Inferring the uncertainty of satellite precipitation estimates in data-sparse regions over land



[1] The global distribution of precipitation is essential to understanding earth's water and energy budgets. While developed countries often have reliable precipitation observation networks, our understanding of the distribution of precipitation in data-sparse regions relies on sporadic rain gauges and information gathered by spaceborne sensors. Several multisensor data sets attempt to represent the global distribution of precipitation on subdaily time scales by combining multiple satellite and ground-based observations. Due to limited validation sources and highly variable nature of precipitation, it is difficult to assess the performance of multisensor precipitation products globally. Here, we introduce a methodology to infer the uncertainty of satellite precipitation measurements globally based on similarities between precipitation characteristics in data-sparse and data-rich regions.
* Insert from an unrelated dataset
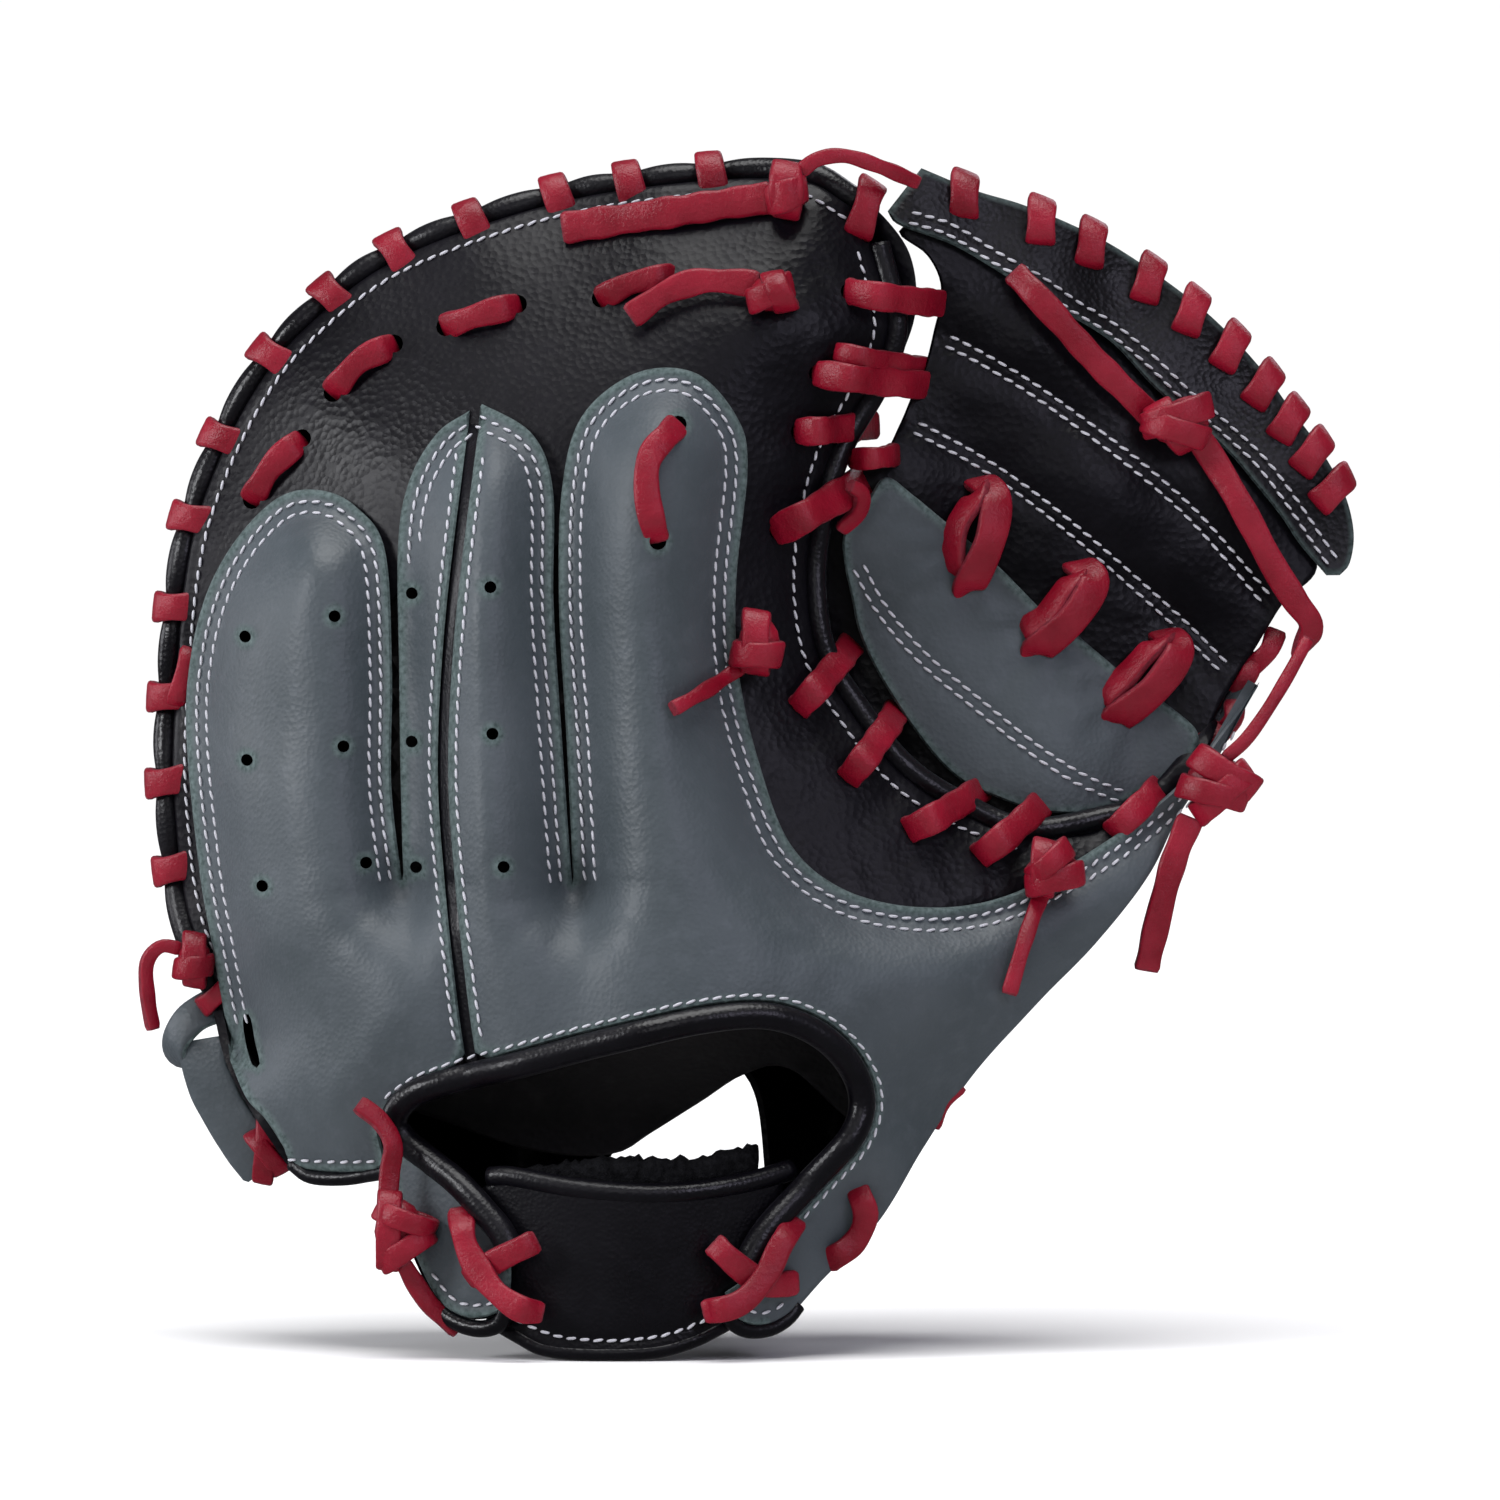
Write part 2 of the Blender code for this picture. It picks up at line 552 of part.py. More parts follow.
def make_little_finger_loop():
    strap_line = [(-119, 12, 68), (-124, 10, 62), (-119, 6, 52), (-112, 2, 42)]
    weld(ribbon("little_finger_loop", strap_line, GREY, 11.0, 2.4),
         ribbon("little_finger_loop_lace", [(-108, 1, 47), (-107.5, 0, 42), (-104, -2, 35)], width=6))


def make_running_laces():
    crescents = {
        "running_lace_a": [(-67, 226), (-60, 227), (-51.5, 230)],
        "running_lace_b": [(-92, 211), (-85, 217), (-79, 221)],
        "running_lace_c": [(-110, 187), (-105, 194), (-99.5, 200)],
    }
    for name, route in crescents.items():
        ribbon(name, route, surface=shell, width=5.5)
    ribbon("index_lace", [(-16.5, 203), (-22, 192), (-20.5, 181)], surface=grey, width=5.5)


def make_top_lacing():
    y = shell(8, 253) - 8
    weld(knot("top_knot", (8, y, 253.5), (8.5, 9, 12), tilt=0.2),
         ribbon("top_link_lace", [(9, y, 257), (20, y, 262.5), (30, y + 2, 260), (35, y + 5, 257.5)],
                width=3))
    ribbon("top_lace_end", [(3, 253), (-12, 251), (-28, 248), (-42, 246)], width=7,
           surface=lambda x, z: shell(x, z) - 1.0)
    weld(knot("second_knot", (5, shell(5, 233) - 6, 233), (10, 9, 10)),
         ribbon("second_lace_end", [(4, 234), (-14, 235.5), (-26, 228)], width=5.5,
                surface=lambda x, z: shell(x, z) - 3.8))
    y = edge_depth(-123, 85) - 9
    weld(knot("little_edge_knot", (-123, y, 85), (9, 8, 11)),
         ribbon("little_edge_lace_end", [(-124, y - 1, 87), (-130.5, y, 86), (-132.5, y, 71)], width=3))


def make_crotch_lacing():
    laces = {
        "web_lace_1": ((20, 233), (44, 230)),
        "web_lace_2": ((13, 214), (40, 214)),
        "web_lace_3": ((5, 180), (27, 193)),
        "web_lace_4": ((11, 141), (24, 157)),
        "web_lace_5": ((21, 126), (33, 142)),
        "web_lace_6": ((34.5, 113), (47, 124)),
        "web_lace_7": ((50, 108), (65, 122)),
    }
    for name, (start, end) in laces.items():
        middle = ((start[0] + end[0]) / 2, (start[1] + end[1]) / 2)
        front = min(shell(*start), edge_depth(*middle) - 2 - ROLL_RADIUS, web(*end)) - 4.4
        route = [(start[0], min(front + 1.0, shell(*start) - 4.2), start[1]),
                 (middle[0], front - 1.0, middle[1]), (end[0], front + 1.5, end[1])]
        ribbon(name, route, step=6)
    weld(knot("crotch_knot", (2, grey(2, 156) - 6, 156.5), (11, 9, 13)),
         ribbon("crotch_knot_end", [(0, 153), (-7, 148), (-16, 143)], width=3,
                surface=lambda x, z: grey(x, z) - 2.5))


def make_thumb_lacing():
    weld(knot("thumb_knot_upper", (67, grey(67, 106) - 6, 106), (13, 9, 12)),
         ribbon("thumb_knot_upper_end", [(66, 103), (61, 92), (57, 80)], width=3.5,
                surface=lambda x, z: grey(x, z) - 2.5))
    y = grey(103, 124) - 6
    weld(knot("thumb_knot_outer", (103, y, 124.5), (17, 9, 16)),
         ribbon("thumb_knot_outer_strand", [(105, y, 129), (113, y + 3, 140), (119, y + 6, 148),
                                            (123, y + 9, 155)], width=3))
    ribbon("thumb_knot_outer_end", [(97, y, 114.5), (93.5, y - 1, 103), (90, y, 92), (87.5, y + 1, 82)],
           width=6, step=7)


# ---------------------------------------------------------------- web
def make_web():
    """Three leather pieces, each cut at the fold, and the laces that hold them."""
    for side, name in ((-1, "fingers"), (1, "thumb")):
        main = cut_at_fold(bend_through(WEB_MAIN, 12, True), side, WEB_FOLD_GAP)
        sheet(f"web_panel_{name}", main, web, BLACK)
        lower = cut_at_fold(bend_through(WEB_LOWER, 11, True), side, WEB_FOLD_GAP)
        sheet(f"web_lower_panel_{name}", lower, lambda x, z: web(x, z) - LEATHER - LAYER_GAP, GREY)
        band = cut_at_fold(bend_through(WEB_BAND, 11, True), side, WEB_FOLD_GAP)
        sheet(f"web_top_band_{name}", band, lambda x, z: web(x, z) - LEATHER - LAYER_GAP, BLACK)
        whip_lace(f"web_edge_lace_{name}", cut_at_fold(WEB_BAND[:8], side, WEB_FOLD_GAP + 3)[:5],
                  lambda x, z: web(x, z) - 1.5, 4.8, 5.0, 12.5)

    def over_lower(x, z):
        return web(x, z) - LEATHER - LAYER_GAP

    ribbon("web_cross_lace_a", [(48, 168), (47, 178), (52, 189)], surface=over_lower, width=7)
    ribbon("web_cross_lace_b", [(64, 153), (69, 161), (76, 171)], surface=over_lower, width=6)
    ribbon("web_cross_lace_c", [(82, 138), (88, 146), (95, 155)], surface=over_lower, width=7)
    ribbon("web_tie_lace", [(59, 237), (67, 228), (76, 218), (83, 209.5)], surface=over_lower)
    weld(knot("web_tie_knot", (95, over_lower(95, 203) - 5, 203.5), (18, 10, 12)),
         ribbon("web_tie_lace_end", [(97, 203), (109, 185), (116, 172), (122, 161)],
                surface=over_lower))


def make_heel_knot():
    y = strap(-71, 26) - 10.5
    weld(knot("heel_knot", (-77, y, 27), (13, 9, 16)),
         ribbon("heel_knot_end_upper", [(-79, y, 31), (-78, y, 43), (-80, y, 49), (-85, y, 55)],
                width=4),
         ribbon("heel_knot_end_lower", [(-76, y, 23), (-71, y, 12), (-64, y + 2, 6.5)], width=4))


def build():
    for obj in list(bpy.data.objects):
        bpy.data.objects.remove(obj, do_unlink=True)
    bpy.context.scene.collection.children.link(parts)
    bpy.context.scene.collection.children.link(welded)
    make_palm()
    make_fold_strip()
    make_shell()
    make_back_leather()
    make_lining()
    make_edges()
    make_wrist()
    make_heel_laces()
    make_little_finger_loop()
    make_running_laces()
    make_top_lacing()
    make_crotch_lacing()
    make_thumb_lacing()
    make_web()
    make_heel_knot()


build()
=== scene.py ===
"""The looks of a baseball catcher's mitt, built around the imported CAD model.

Outlines and depths are in millimetres, (x, z) seen from the back of the hand and y towards the palm.
The leather follows the same depth fields as the CAD model's panels, with a finer surface.
"""

import json
import math

import bmesh
import bpy
import numpy as np
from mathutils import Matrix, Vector, kdtree
from mathutils.geometry import delaunay_2d_cdt

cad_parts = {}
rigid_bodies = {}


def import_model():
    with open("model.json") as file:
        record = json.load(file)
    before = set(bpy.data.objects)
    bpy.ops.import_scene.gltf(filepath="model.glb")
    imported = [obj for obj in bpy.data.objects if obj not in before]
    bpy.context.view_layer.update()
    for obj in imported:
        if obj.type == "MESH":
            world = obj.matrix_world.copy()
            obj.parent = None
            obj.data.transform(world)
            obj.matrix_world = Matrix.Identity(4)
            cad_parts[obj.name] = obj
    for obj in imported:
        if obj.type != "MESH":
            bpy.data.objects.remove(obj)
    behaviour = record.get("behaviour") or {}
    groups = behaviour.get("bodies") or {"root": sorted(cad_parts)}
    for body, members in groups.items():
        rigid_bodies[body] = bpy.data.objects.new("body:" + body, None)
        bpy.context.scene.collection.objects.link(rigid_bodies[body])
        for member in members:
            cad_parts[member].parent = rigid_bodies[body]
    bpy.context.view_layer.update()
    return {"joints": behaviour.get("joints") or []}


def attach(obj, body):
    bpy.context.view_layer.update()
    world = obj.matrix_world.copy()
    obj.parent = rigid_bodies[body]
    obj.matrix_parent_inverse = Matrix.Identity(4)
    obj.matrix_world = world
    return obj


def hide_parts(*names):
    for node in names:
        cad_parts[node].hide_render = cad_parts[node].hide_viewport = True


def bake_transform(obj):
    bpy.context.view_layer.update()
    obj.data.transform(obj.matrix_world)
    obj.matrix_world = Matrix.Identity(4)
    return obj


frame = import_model()

MM = 0.001
SHIFT = np.array((-1.7, 5.2, 0.0))     # the CAD model's place, relative to the outlines
LEATHER = 2.6                          # thickness of the hide
LAYER = LEATHER + 1.2                  # from one layer's face to that of the layer under it
GROOVE = 0.35                          # how far a stitch line sinks into the leather
ROLL = 2.7                             # radius of the rolled edge binding
THUMB_ROLL = 2.2
STITCH_PITCH = 2.95
STITCH_LENGTH = 2.35
STITCH_RADIUS = 0.34
FIRST_ROW = 2.5                        # the two rows of stitches, from the leather's edge
SECOND_ROW = 4.8
ROW_STEP = 1.3                         # between the points of a stitch row
TWIN = 2.4                             # between the two stitch rows of a web seam
VENT = 1.35                            # radius of a vent hole
LACE_HOLE = 2.0
LACE_WIDTH = 6.2
LACE_THICK = 2.5
LACE_SIDES = 14
TUBE_SIDES = 14
RIM_RISE = 46.0                        # how far the palm rises from its edge over the padding
RIM_REACH = 9.5
BACK_RISE = 40.0                       # how far the back arches away from its edge
BACK_REACH = 38.0
STALL_RISE = 15.0                      # how far a finger's leather stands over its seam
STALL_REACH = 8.0
HAND_SPACE = 15.0
STRAP_DEPTH, STRAP_BOW = -46.0, 18.0   # the strap's ends, and how far its middle stands out
STRAP_MIDDLE, STRAP_HALF = -28.0, 44.0
POCKET_FLOOR, POCKET_FALL, POCKET_REACH = 3.0, 60.0, 95.0
PALM_BLEND = 5.0                       # how softly the padded rim turns into the pocket
NO_CUT = 9.0                           # "edge" of a point with no raw edge near it
RNG = np.random.default_rng(7)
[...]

Five generalized global rainfall regimes are determined based on the probability distribution of 3-hourly accumulated rainfall in 0.25° grid boxes using the Tropical Rainfall Measurement Mission 3B42 product. Uncertainty characteristics for each regime are determined over the United States using the high-quality National Centers for Environmental Prediction Stage IV radar product. The results indicate that the frequency of occurrence of zero and little accumulated rainfall is the key difference between the regimes and that differences in error characteristics are most prevalent at accumulations below ~4 mm/h. At higher accumulations, uncertainty in 3-hourly accumulation converges to ~80%. Using the self-similarity in the five rainfall regimes along with the error characteristics observed for each regime, the uncertainty in 3-hourly precipitation estimates can be inferred in regions that lack quality ground validation sources.